On 13 March 2013, SARS released a draft Interpretation Note (IN) to provide guidance on the interaction between the definitions of 'group of companies' as it appears in s1(1) and s41(1) of the Income Tax Act, No 58 of 1962 (Act).

The definition of 'group of companies' is of particular importance in respect s45 of the Act, which provides for the transfer of assets between group companies without triggering any taxes.

The draft IN provides that the definition in s1(1) must first be applied to the relevant companies in question. Once it is established that these do constitute a group of companies as defined in s1(1) of the Act, s41(1) of the Act should be applied.

The definition of 'group of companies' in s41(1) of the Act excludes certain companies from being group companies for purposes of the special rules relating to companies. Likewise, the definition excludes certain equity shares from being taken into account when determining whether the companies in question constitute a 'group of companies' in terms of s1 of the Act. Taking s41(1) into account then, the definition in s1 of the Act should be re-applied – obviously only in respect of the remaining companies and eligible equity shares. Where the remaining companies fall within the definition of 'group of companies' in s1 of the Act, they will constitute a 'group of companies' for purposes of the special rules relating to companies.

Unfortunately the draft IN does little to ease the difficulty encountered in interpreting the awkwardly worded definition of 'group of companies' in s1 of the Act in the first place. While the definition might appear to be concisely stated, it often requires more than one read to establish its meaning in the context of applying it to a given set of companies.

The following is a breakdown of the definition of 'group of companies' in s1(1) of the Act:

There must be two or more companies;

One company, referred to as the controlling group company, must directly or indirectly hold shares in one or more of the other companies, referred to as the controlled group companies.

The controlling group company, or one or more of the controlled group companies, whether together or alone, must hold at least 70% of the equity shares in each controlled group company, in order for that controlled group company to form part of the group.

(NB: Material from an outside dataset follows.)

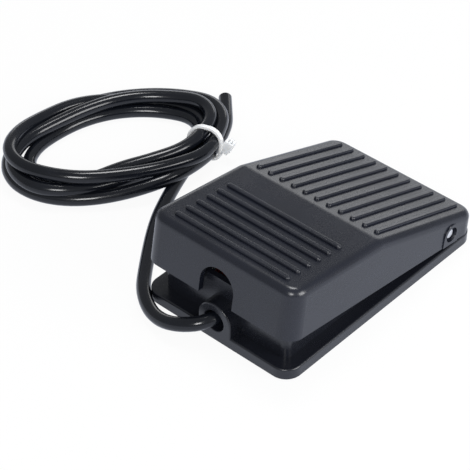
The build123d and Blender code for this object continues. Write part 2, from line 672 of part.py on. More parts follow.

The controlling group company must directly hold at least 70% of the equity shares in one controlled group company in order for there to be a group at all.

The circular interaction between the definition in s1 of the Act and the definition in s41(1) of the Act unfortunately compounds the complexity.

It is submitted that, while the wording of the definitions and their interaction are not patently incomprehensible, it might be worthwhile to revisit the legislation for the sake of simplicity.